Dolly Parton Helps Tennessee Wildfire Victims

Country singer Dolly Parton has kept her promise to assist victims of the devastating wildfires in Tennessee during November 2016.

After a wildfire struck Gatlinburg on Nov. 28, killing 14 people and damaging or destroying more than 2,400 structures, Parton made the decision to help those affected, the Knoxville News Sentinel reports. The Dollywood Foundation created a website for donations, and "the next morning we woke up to $1 million," foundation president David Dotson said.

Parton said that the Dollywood Foundation would give $1,000 each month for six months to families who were critically affected by the wildfires, according to WGHP.

The My People Fund, set up by Parton, received 80,000 donations in December and January. A telethon, titled "Smoky Mountains Rise: A Benefit for the My People Fund," aired in December and raised nearly $9 million for wildfire victims. Parton and other big-name country stars participated.

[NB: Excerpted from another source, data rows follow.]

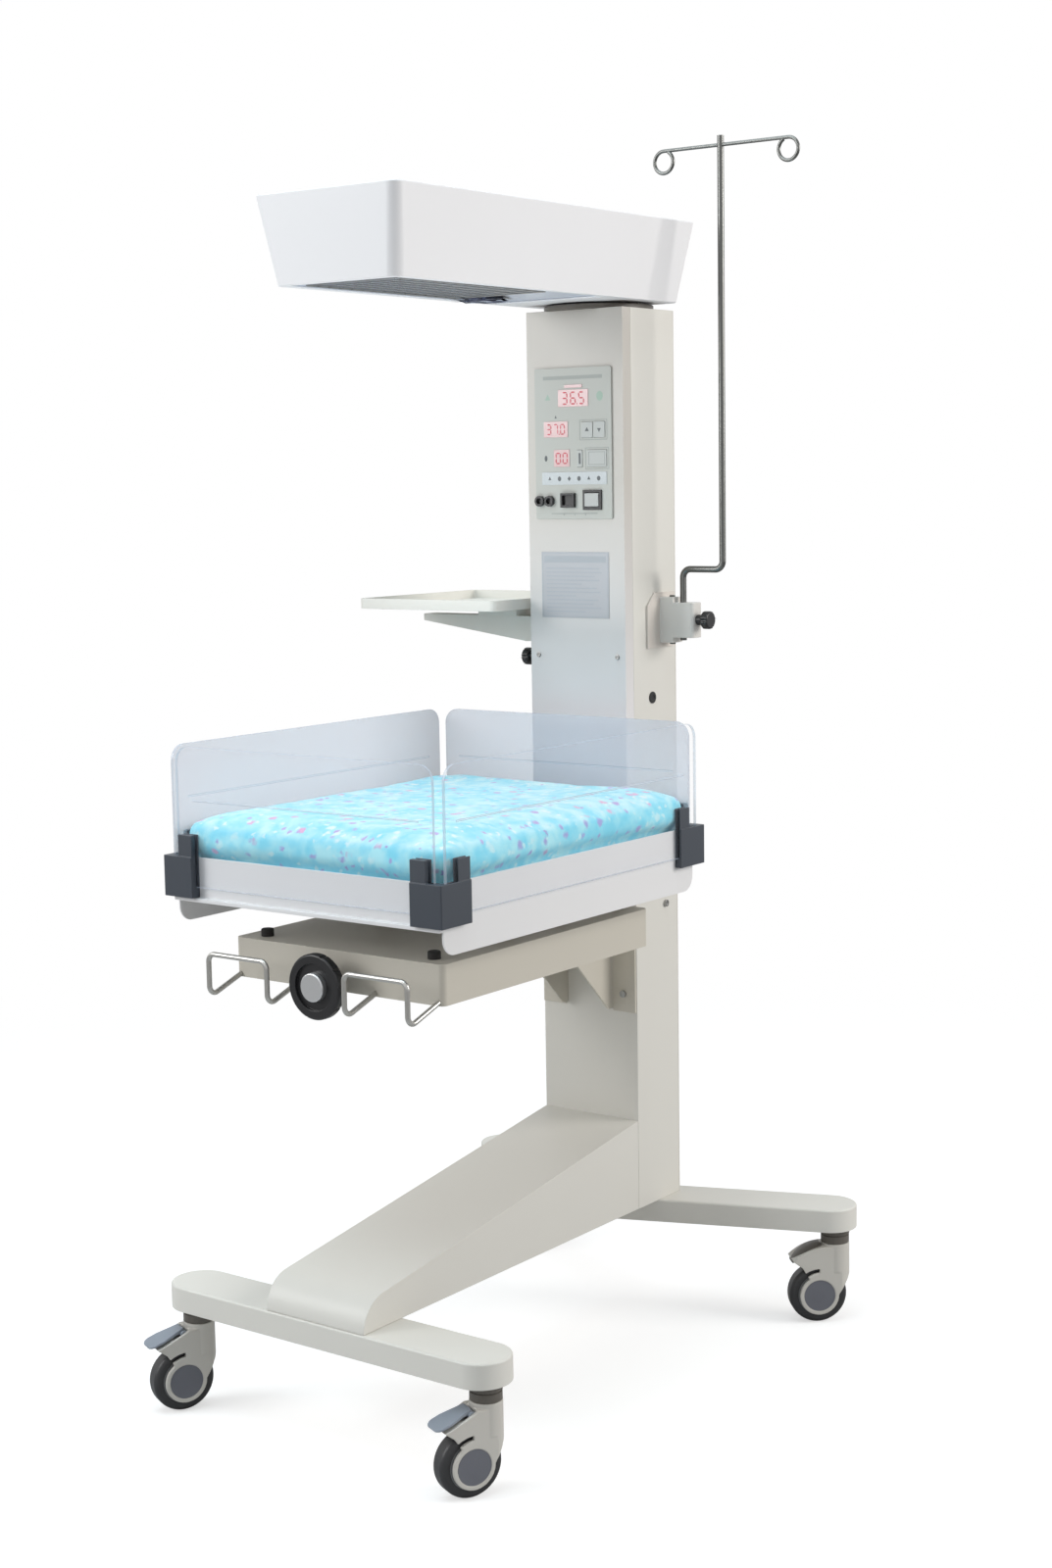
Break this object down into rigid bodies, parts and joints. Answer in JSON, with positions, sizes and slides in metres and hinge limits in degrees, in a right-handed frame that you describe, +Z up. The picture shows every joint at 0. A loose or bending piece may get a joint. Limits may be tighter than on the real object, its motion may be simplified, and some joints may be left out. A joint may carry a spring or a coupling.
{
  "type": "infant radiant warmer",
  "caption": "Infant radiant warmer on a caster base, with a tilting bed, clear walls, a swivelling heated hood, a drip pole and a shelf.",
  "frame": {"origin": "on the floor below the middle of the warmer's outer box", "axes": "+Z up, -Y towards the front (the foot end of the bed), X across; the column stands at +Y"},
  "size_m": [0.8021, 1.0298, 2.008],
  "materials": {
    "cream_paint": "satin",
    "grey_paint": "satin",
    "white_paint": "satin",
    "panel_film": "matte",
    "dark_window": "gloss",
    "key_grey": "matte",
    "black_plastic": "gloss",
    "bright_steel": "brushed",
    "dark_steel": "satin",
    "reflector_metal": "polished",
    "heater_steel": "satin",
    "bracket_plastic": "matte",
    "clear_acrylic": "clear",
    "mattress_cloth": "woven",
    "buffer_rubber": "matte",
    "caster_housing": "satin",
    "caster_tyre": "matte",
    "caster_hub": "matte",
    "pedal_plastic": "matte"
  },
  "bodies": {
    "frame": {"front_bar": "cream_paint", "rear_leg_bar": "cream_paint", "ramp_beam": "cream_paint", "caster_collars": "dark_steel", "column_shell": "cream_paint", "column_front_cover": "grey_paint", "column_back_cover": "cream_paint", "control_panel": "panel_film", "display_windows": "dark_window", "panel_fittings": "black_plastic", "label_plate": "panel_film", "column_fasteners": "bright_steel", "mains_inlet": "black_plastic", "pole_bracket": "grey_paint", "shelf_bracket": "grey_paint", "bed_support_arm": "cream_paint", "support_gussets": "cream_paint", "wire_hooks": "bright_steel", "tilt_brackets": "cream_paint", "bed_buffers": "buffer_rubber", "hood_turntable": "dark_steel"},
    "hood": {"hood_shell": "white_paint", "heat_reflector": "reflector_metal", "heater_element": "heater_steel", "heater_guard": "heater_steel", "exam_lamp": "black_plastic", "hood_spindle": "bright_steel"},
    "bed": {"bed_tray": "cream_paint", "corner_brackets": "bracket_plastic", "mattress": "mattress_cloth"},
    "wall_front": {"wall_front": "clear_acrylic"},
    "wall_back": {"wall_back": "clear_acrylic"},
    "wall_left": {"wall_left": "clear_acrylic"},
    "wall_right": {"wall_right": "clear_acrylic"},
    "handwheel": {"handwheel_rim": "black_plastic", "handwheel_hub": "bright_steel"},
    "drip_pole": {"drip_pole": "bright_steel"},
    "pole_knob": {"pole_knob": "black_plastic"},
    "shelf": {"shelf_arm": "cream_paint", "shelf_tray": "cream_paint"},
    "shelf_knob": {"shelf_knob": "black_plastic"},
    "power_rocker": {"power_rocker": "key_grey"},
    "mode_key_left": {"mode_key_left": "key_grey"},
    "mode_key_right": {"mode_key_right": "key_grey"},
    "step_key": {"step_key": "key_grey"},
    "timer_key": {"timer_key": "key_grey"},
    "fork_front_left": {"caster_fork_front_left": "caster_housing"},
    "wheel_front_left": {"caster_tyre_front_left": "caster_tyre", "caster_hub_front_left": "caster_hub"},
    "pedal_front_left": {"brake_pedal_front_left": "pedal_plastic"},
    "fork_front_right": {"caster_fork_front_right": "caster_housing"},
    "wheel_front_right": {"caster_tyre_front_right": "caster_tyre", "caster_hub_front_right": "caster_hub"},
    "pedal_front_right": {"brake_pedal_front_right": "pedal_plastic"},
    "fork_rear_left": {"caster_fork_rear_left": "caster_housing"},
    "wheel_rear_left": {"caster_tyre_rear_left": "caster_tyre", "caster_hub_rear_left": "caster_hub"},
    "fork_rear_right": {"caster_fork_rear_right": "caster_housing"},
    "wheel_rear_right": {"caster_tyre_rear_right": "caster_tyre", "caster_hub_rear_right": "caster_hub"}
  },
  "joints": [
    {"name": "swivel_front_left", "type": "hinge", "parent": "frame", "child": "fork_front_left", "pos_m": [-0.288, -0.42931, 0.1395], "axis": [0, 0, 1], "continuous": true},
    {"name": "roll_front_left", "type": "hinge", "parent": "fork_front_left", "child": "wheel_front_left", "pos_m": [-0.30152, -0.45832, 0.05], "axis": [0.9063, -0.4226, 0], "continuous": true},
    {"name": "brake_front_left", "type": "hinge", "parent": "fork_front_left", "child": "pedal_front_left", "pos_m": [-0.3011, -0.45741, 0.125], "axis": [0.9063, -0.4226, 0], "range_deg": [0, 5]},
    {"name": "swivel_front_right", "type": "hinge", "parent": "frame", "child": "fork_front_right", "pos_m": [0.288, -0.42931, 0.1395], "axis": [0, 0, 1], "continuous": true},
    {"name": "roll_front_right", "type": "hinge", "parent": "fork_front_right", "child": "wheel_front_right", "pos_m": [0.27448, -0.45832, 0.05], "axis": [0.9063, -0.4226, 0], "continuous": true},
    {"name": "brake_front_right", "type": "hinge", "parent": "fork_front_right", "child": "pedal_front_right", "pos_m": [0.2749, -0.45741, 0.125], "axis": [0.9063, -0.4226, 0], "range_deg": [0, 5]},
    {"name": "swivel_rear_left", "type": "hinge", "parent": "frame", "child": "fork_rear_left", "pos_m": [-0.36, 0.47169, 0.1395], "axis": [0, 0, 1], "continuous": true},
    {"name": "roll_rear_left", "type": "hinge", "parent": "fork_rear_left", "child": "wheel_rear_left", "pos_m": [-0.34257, 0.44485, 0.05], "axis": [0.8387, 0.5446, 0], "continuous": true},
    {"name": "swivel_rear_right", "type": "hinge", "parent": "frame", "child": "fork_rear_right", "pos_m": [0.36, 0.47169, 0.1395], "axis": [0, 0, 1], "continuous": true},
    {"name": "roll_rear_right", "type": "hinge", "parent": "fork_rear_right", "child": "wheel_rear_right", "pos_m": [0.3366, 0.44986, 0.05], "axis": [0.682, -0.7314, 0], "continuous": true},
    {"name": "hood_swivel", "type": "hinge", "parent": "frame", "child": "hood", "pos_m": [0, 0.30569, 1.74], "axis": [0, 0, 1], "range_deg": [-45, 45]},
    {"name": "bed_tilt", "type": "hinge", "parent": "frame", "child": "bed", "pos_m": [0, -0.14431, 0.796], "axis": [1, 0, 0], "range_deg": [-9, 9]},
    {"name": "handwheel_turn", "type": "hinge", "parent": "frame", "child": "handwheel", "pos_m": [0, -0.44431, 0.717], "axis": [0, 1, 0], "range_deg": [-1080, 1080]},
    {"name": "lift_wall_front", "type": "slide", "parent": "bed", "child": "wall_front", "axis": [0, 0, 1], "range_m": [0, 0.06]},
    {"name": "lift_wall_back", "type": "slide", "parent": "bed", "child": "wall_back", "axis": [0, 0, 1], "range_m": [0, 0.06]},
    {"name": "lift_wall_left", "type": "slide", "parent": "bed", "child": "wall_left", "axis": [0, 0, 1], "range_m": [0, 0.06]},
    {"name": "lift_wall_right", "type": "slide", "parent": "bed", "child": "wall_right", "axis": [0, 0, 1], "range_m": [0, 0.06]},
    {"name": "pole_swivel", "type": "hinge", "parent": "frame", "child": "drip_pole", "pos_m": [0.139, 0.34569, 1.186], "axis": [0, 0, 1], "range_deg": [-45, 45]},
    {"name": "pole_knob_turn", "type": "hinge", "parent": "frame", "child": "pole_knob", "pos_m": [0.17, 0.34569, 1.219], "axis": [1, 0, 0], "range_deg": [-180, 180]},
    {"name": "shelf_lift", "type": "slide", "parent": "frame", "child": "shelf", "axis": [0, 0, 1], "range_m": [0, 0.04]},
    {"name": "shelf_knob_turn", "type": "hinge", "parent": "frame", "child": "shelf_knob", "pos_m": [-0.145, 0.30569, 1.151], "axis": [-1, 0, 0], "range_deg": [-180, 180]},
    {"name": "rocker_tilt", "type": "hinge", "parent": "frame", "child": "power_rocker", "pos_m": [0.03675, 0.22986, 1.4225], "axis": [1, 0, 0], "range_deg": [-6, 6]},
    {"name": "press_mode_key_left", "type": "slide", "parent": "frame", "child": "mode_key_left", "axis": [0, 1, 0], "range_m": [0, 0.0008], "stiffness_N_per_m": 300},
    {"name": "press_mode_key_right", "type": "slide", "parent": "frame", "child": "mode_key_right", "axis": [0, 1, 0], "range_m": [0, 0.0008], "stiffness_N_per_m": 300},
    {"name": "press_step_key", "type": "slide", "parent": "frame", "child": "step_key", "axis": [0, 1, 0], "range_m": [0, 0.0008], "stiffness_N_per_m": 300},
    {"name": "press_timer_key", "type": "slide", "parent": "frame", "child": "timer_key", "axis": [0, 1, 0], "range_m": [0, 0.0008], "stiffness_N_per_m": 300}
  ],
  "couplings": [
    {"joint": "handwheel_turn", "follows": "bed_tilt", "ratio": 110}
  ]
}
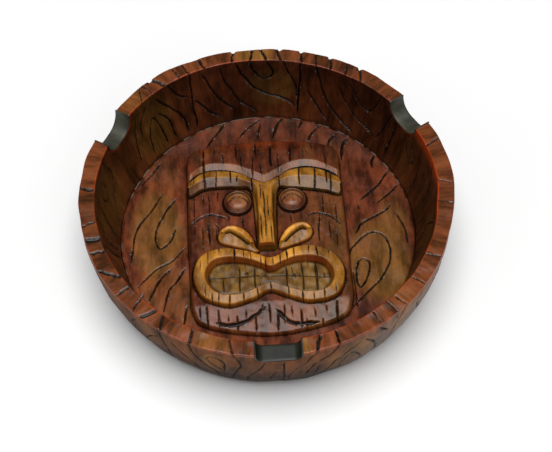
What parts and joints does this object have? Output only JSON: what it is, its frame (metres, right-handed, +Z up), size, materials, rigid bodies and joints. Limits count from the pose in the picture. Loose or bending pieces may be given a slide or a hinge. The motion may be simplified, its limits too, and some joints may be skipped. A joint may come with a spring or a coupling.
{
  "type": "carved mask bowl",
  "caption": "Round shallow bowl with a carved mask on its floor and lined rests cut across its rim.",
  "frame": {"origin": "centre of the underside, on the surface that the bowl stands on", "axes": "+Z up out of the bowl; -Y towards the front rest, at the mask's chin; +X to the right of a viewer who faces the mask"},
  "size_m": [0.151, 0.1509, 0.04],
  "materials": {
    "red_wood": "stained red-brown, glossy varnish, dark carved grain lines",
    "amber_wood": "amber stain with orange edges, glossy varnish",
    "eye_wood": "light brown stain, glossy varnish",
    "teeth_wood": "olive gold stain, satin varnish",
    "rest_lining": "dark grey, soft satin",
    "base_felt": "dark felt"
  },
  "bodies": {
    "root": {"bowl_wall": "red_wood", "bowl_floor": "red_wood", "face_panel": "red_wood", "brow_and_nose": "amber_wood", "left_eye": "eye_wood", "right_eye": "eye_wood", "left_nostril": "amber_wood", "right_nostril": "amber_wood", "lip_ring": "amber_wood", "teeth_plate": "teeth_wood", "front_rest_liner": "rest_lining", "right_rest_liner": "rest_lining", "left_rest_liner": "rest_lining", "base_pad": "base_felt"}
  },
  "joints": []
}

The donations have allowed the fund to issue checks in the amount of $1,000 every month for six months to 921 Sevier County residents, as Parton promised.

There were 1,275 people who applied to receive aid, of which 227 were rejected and 150 did not respond after completing the initial application. Of the remaining 75, some received other assistance, Dotson said, according to the Knoxville News Sentinel.

The Tennessee wildfires began in the Great Smoky Mountains National Park and ultimately spread to other areas. It was determined that teenagers playing with matches were responsible, the Knoxville News Sentinel reported. The two boys, aged 17 and 15, were hiking on a trail and tossed lit matches onto the ground, sources said. A photo of the teens walking away from the trail with smoke in the background was captured by a hiker.

The clothes the boys were wearing helped authorities identify them. The older boy is, according to a source, the son of an Anderson County Sheriff's Office employee. Both boys were charged in juvenile court with aggravated arson.

At the time of the boys' arrest in December 2016, Fourth Judicial District Attorney General Jimmy Dunn said "additional charges are being considered and all options are on the table, including transfer of these juveniles to adult Criminal Court."

In February 2017, Tennessee officials refused to release any additional information on the status of the case against the boys, according to AL.com.

"All of the information regarding this case that can legally be shared has already been made available," Dunn said.

The cost of damage from the wildfires is expected to be more than $800 million.